• **EXERCISE INSTRUCTIONS**:
Repeat the whole listing exactly as written.
— Begin DATA LINES —
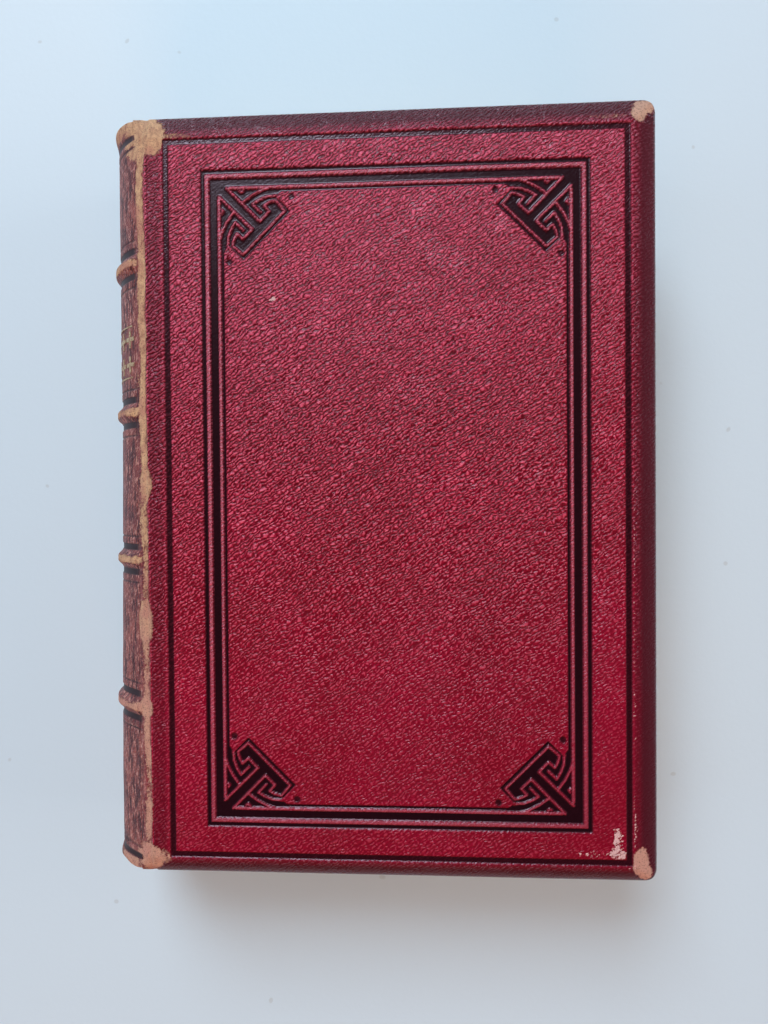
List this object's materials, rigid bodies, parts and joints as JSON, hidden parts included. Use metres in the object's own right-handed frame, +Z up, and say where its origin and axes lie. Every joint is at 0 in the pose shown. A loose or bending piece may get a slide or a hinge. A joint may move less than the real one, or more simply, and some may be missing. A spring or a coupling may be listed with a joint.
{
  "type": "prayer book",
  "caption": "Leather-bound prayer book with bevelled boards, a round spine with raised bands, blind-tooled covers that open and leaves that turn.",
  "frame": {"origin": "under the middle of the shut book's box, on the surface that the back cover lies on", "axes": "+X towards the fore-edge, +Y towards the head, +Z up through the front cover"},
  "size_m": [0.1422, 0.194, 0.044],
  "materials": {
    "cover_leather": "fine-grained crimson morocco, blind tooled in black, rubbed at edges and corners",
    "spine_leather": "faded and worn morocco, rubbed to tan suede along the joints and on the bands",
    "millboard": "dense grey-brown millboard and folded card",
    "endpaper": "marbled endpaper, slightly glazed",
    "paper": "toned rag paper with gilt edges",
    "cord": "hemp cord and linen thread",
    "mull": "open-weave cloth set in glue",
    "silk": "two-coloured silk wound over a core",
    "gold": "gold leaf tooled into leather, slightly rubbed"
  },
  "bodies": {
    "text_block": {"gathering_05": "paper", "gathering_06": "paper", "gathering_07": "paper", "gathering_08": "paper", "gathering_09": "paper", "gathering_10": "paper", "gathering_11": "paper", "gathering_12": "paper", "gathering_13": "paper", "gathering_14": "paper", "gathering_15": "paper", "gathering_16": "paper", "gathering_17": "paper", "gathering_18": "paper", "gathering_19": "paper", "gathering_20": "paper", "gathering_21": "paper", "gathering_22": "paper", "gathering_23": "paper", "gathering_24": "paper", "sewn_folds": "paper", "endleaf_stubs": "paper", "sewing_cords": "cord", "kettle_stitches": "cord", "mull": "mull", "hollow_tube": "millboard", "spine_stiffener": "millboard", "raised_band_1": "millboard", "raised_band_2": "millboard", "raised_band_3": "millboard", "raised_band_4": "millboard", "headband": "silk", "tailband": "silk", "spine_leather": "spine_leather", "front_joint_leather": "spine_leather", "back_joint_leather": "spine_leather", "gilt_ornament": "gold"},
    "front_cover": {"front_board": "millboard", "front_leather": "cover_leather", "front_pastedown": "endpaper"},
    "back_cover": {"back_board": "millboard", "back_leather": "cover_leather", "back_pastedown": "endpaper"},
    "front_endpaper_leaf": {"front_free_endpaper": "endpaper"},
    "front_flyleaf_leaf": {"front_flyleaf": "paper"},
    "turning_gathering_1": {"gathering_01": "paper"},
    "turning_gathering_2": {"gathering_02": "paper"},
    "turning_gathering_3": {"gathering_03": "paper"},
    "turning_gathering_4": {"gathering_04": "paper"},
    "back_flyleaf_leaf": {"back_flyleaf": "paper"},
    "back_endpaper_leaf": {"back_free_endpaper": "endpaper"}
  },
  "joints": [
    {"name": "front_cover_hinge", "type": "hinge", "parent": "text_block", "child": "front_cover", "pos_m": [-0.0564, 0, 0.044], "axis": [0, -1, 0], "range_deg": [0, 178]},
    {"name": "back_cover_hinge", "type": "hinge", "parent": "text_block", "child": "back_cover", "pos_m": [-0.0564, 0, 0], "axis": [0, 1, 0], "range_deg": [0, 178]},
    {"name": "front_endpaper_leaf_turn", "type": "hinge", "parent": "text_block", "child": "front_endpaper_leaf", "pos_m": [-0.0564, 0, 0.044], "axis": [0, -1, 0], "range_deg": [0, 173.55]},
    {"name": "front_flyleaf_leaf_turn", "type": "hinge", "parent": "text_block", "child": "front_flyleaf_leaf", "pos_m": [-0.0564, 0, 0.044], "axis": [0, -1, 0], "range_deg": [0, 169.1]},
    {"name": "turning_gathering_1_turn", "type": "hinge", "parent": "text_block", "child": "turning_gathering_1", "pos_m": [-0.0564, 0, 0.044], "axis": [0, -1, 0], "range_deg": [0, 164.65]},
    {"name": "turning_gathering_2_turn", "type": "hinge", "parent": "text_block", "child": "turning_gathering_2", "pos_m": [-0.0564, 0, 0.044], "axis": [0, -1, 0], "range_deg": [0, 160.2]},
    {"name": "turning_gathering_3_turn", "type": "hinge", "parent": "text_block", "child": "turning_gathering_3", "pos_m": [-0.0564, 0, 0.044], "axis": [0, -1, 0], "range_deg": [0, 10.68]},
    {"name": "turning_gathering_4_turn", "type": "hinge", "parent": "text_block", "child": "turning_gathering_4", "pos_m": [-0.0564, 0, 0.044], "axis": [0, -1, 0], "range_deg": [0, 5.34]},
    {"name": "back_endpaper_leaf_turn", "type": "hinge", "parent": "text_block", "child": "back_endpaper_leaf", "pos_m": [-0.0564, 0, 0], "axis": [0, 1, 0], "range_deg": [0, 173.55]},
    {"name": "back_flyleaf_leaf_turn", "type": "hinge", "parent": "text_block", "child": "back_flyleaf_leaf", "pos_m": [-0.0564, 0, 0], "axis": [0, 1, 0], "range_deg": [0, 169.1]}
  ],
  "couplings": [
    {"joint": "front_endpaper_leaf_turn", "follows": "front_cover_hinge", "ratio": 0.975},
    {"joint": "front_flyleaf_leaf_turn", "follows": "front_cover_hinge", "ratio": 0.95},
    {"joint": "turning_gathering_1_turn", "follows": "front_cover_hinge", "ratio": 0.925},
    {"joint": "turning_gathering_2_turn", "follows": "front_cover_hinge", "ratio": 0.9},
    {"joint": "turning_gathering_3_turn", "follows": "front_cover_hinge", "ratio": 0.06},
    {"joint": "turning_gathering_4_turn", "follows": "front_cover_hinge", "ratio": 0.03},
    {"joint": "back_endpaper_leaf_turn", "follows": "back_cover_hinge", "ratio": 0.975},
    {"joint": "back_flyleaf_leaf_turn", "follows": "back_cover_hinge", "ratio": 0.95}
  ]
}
— End DATA LINES —
• **EXPECTED ANSWER**:
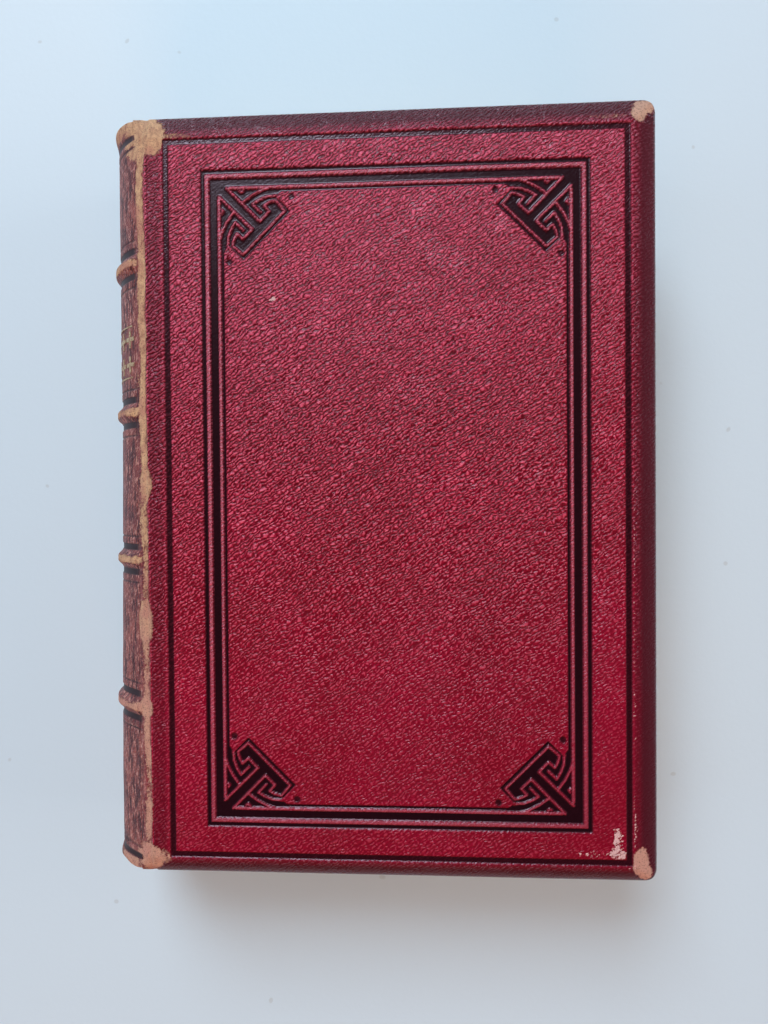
List this object's materials, rigid bodies, parts and joints as JSON, hidden parts included. Use metres in the object's own right-handed frame, +Z up, and say where its origin and axes lie. Every joint is at 0 in the pose shown. A loose or bending piece may get a slide or a hinge. A joint may move less than the real one, or more simply, and some may be missing. A spring or a coupling may be listed with a joint.
{
  "type": "prayer book",
  "caption": "Leather-bound prayer book with bevelled boards, a round spine with raised bands, blind-tooled covers that open and leaves that turn.",
  "frame": {"origin": "under the middle of the shut book's box, on the surface that the back cover lies on", "axes": "+X towards the fore-edge, +Y towards the head, +Z up through the front cover"},
  "size_m": [0.1422, 0.194, 0.044],
  "materials": {
    "cover_leather": "fine-grained crimson morocco, blind tooled in black, rubbed at edges and corners",
    "spine_leather": "faded and worn morocco, rubbed to tan suede along the joints and on the bands",
    "millboard": "dense grey-brown millboard and folded card",
    "endpaper": "marbled endpaper, slightly glazed",
    "paper": "toned rag paper with gilt edges",
    "cord": "hemp cord and linen thread",
    "mull": "open-weave cloth set in glue",
    "silk": "two-coloured silk wound over a core",
    "gold": "gold leaf tooled into leather, slightly rubbed"
  },
  "bodies": {
    "text_block": {"gathering_05": "paper", "gathering_06": "paper", "gathering_07": "paper", "gathering_08": "paper", "gathering_09": "paper", "gathering_10": "paper", "gathering_11": "paper", "gathering_12": "paper", "gathering_13": "paper", "gathering_14": "paper", "gathering_15": "paper", "gathering_16": "paper", "gathering_17": "paper", "gathering_18": "paper", "gathering_19": "paper", "gathering_20": "paper", "gathering_21": "paper", "gathering_22": "paper", "gathering_23": "paper", "gathering_24": "paper", "sewn_folds": "paper", "endleaf_stubs": "paper", "sewing_cords": "cord", "kettle_stitches": "cord", "mull": "mull", "hollow_tube": "millboard", "spine_stiffener": "millboard", "raised_band_1": "millboard", "raised_band_2": "millboard", "raised_band_3": "millboard", "raised_band_4": "millboard", "headband": "silk", "tailband": "silk", "spine_leather": "spine_leather", "front_joint_leather": "spine_leather", "back_joint_leather": "spine_leather", "gilt_ornament": "gold"},
    "front_cover": {"front_board": "millboard", "front_leather": "cover_leather", "front_pastedown": "endpaper"},
    "back_cover": {"back_board": "millboard", "back_leather": "cover_leather", "back_pastedown": "endpaper"},
    "front_endpaper_leaf": {"front_free_endpaper": "endpaper"},
    "front_flyleaf_leaf": {"front_flyleaf": "paper"},
    "turning_gathering_1": {"gathering_01": "paper"},
    "turning_gathering_2": {"gathering_02": "paper"},
    "turning_gathering_3": {"gathering_03": "paper"},
    "turning_gathering_4": {"gathering_04": "paper"},
    "back_flyleaf_leaf": {"back_flyleaf": "paper"},
    "back_endpaper_leaf": {"back_free_endpaper": "endpaper"}
  },
  "joints": [
    {"name": "front_cover_hinge", "type": "hinge", "parent": "text_block", "child": "front_cover", "pos_m": [-0.0564, 0, 0.044], "axis": [0, -1, 0], "range_deg": [0, 178]},
    {"name": "back_cover_hinge", "type": "hinge", "parent": "text_block", "child": "back_cover", "pos_m": [-0.0564, 0, 0], "axis": [0, 1, 0], "range_deg": [0, 178]},
    {"name": "front_endpaper_leaf_turn", "type": "hinge", "parent": "text_block", "child": "front_endpaper_leaf", "pos_m": [-0.0564, 0, 0.044], "axis": [0, -1, 0], "range_deg": [0, 173.55]},
    {"name": "front_flyleaf_leaf_turn", "type": "hinge", "parent": "text_block", "child": "front_flyleaf_leaf", "pos_m": [-0.0564, 0, 0.044], "axis": [0, -1, 0], "range_deg": [0, 169.1]},
    {"name": "turning_gathering_1_turn", "type": "hinge", "parent": "text_block", "child": "turning_gathering_1", "pos_m": [-0.0564, 0, 0.044], "axis": [0, -1, 0], "range_deg": [0, 164.65]},
    {"name": "turning_gathering_2_turn", "type": "hinge", "parent": "text_block", "child": "turning_gathering_2", "pos_m": [-0.0564, 0, 0.044], "axis": [0, -1, 0], "range_deg": [0, 160.2]},
    {"name": "turning_gathering_3_turn", "type": "hinge", "parent": "text_block", "child": "turning_gathering_3", "pos_m": [-0.0564, 0, 0.044], "axis": [0, -1, 0], "range_deg": [0, 10.68]},
    {"name": "turning_gathering_4_turn", "type": "hinge", "parent": "text_block", "child": "turning_gathering_4", "pos_m": [-0.0564, 0, 0.044], "axis": [0, -1, 0], "range_deg": [0, 5.34]},
    {"name": "back_endpaper_leaf_turn", "type": "hinge", "parent": "text_block", "child": "back_endpaper_leaf", "pos_m": [-0.0564, 0, 0], "axis": [0, 1, 0], "range_deg": [0, 173.55]},
    {"name": "back_flyleaf_leaf_turn", "type": "hinge", "parent": "text_block", "child": "back_flyleaf_leaf", "pos_m": [-0.0564, 0, 0], "axis": [0, 1, 0], "range_deg": [0, 169.1]}
  ],
  "couplings": [
    {"joint": "front_endpaper_leaf_turn", "follows": "front_cover_hinge", "ratio": 0.975},
    {"joint": "front_flyleaf_leaf_turn", "follows": "front_cover_hinge", "ratio": 0.95},
    {"joint": "turning_gathering_1_turn", "follows": "front_cover_hinge", "ratio": 0.925},
    {"joint": "turning_gathering_2_turn", "follows": "front_cover_hinge", "ratio": 0.9},
    {"joint": "turning_gathering_3_turn", "follows": "front_cover_hinge", "ratio": 0.06},
    {"joint": "turning_gathering_4_turn", "follows": "front_cover_hinge", "ratio": 0.03},
    {"joint": "back_endpaper_leaf_turn", "follows": "back_cover_hinge", "ratio": 0.975},
    {"joint": "back_flyleaf_leaf_turn", "follows": "back_cover_hinge", "ratio": 0.95}
  ]
}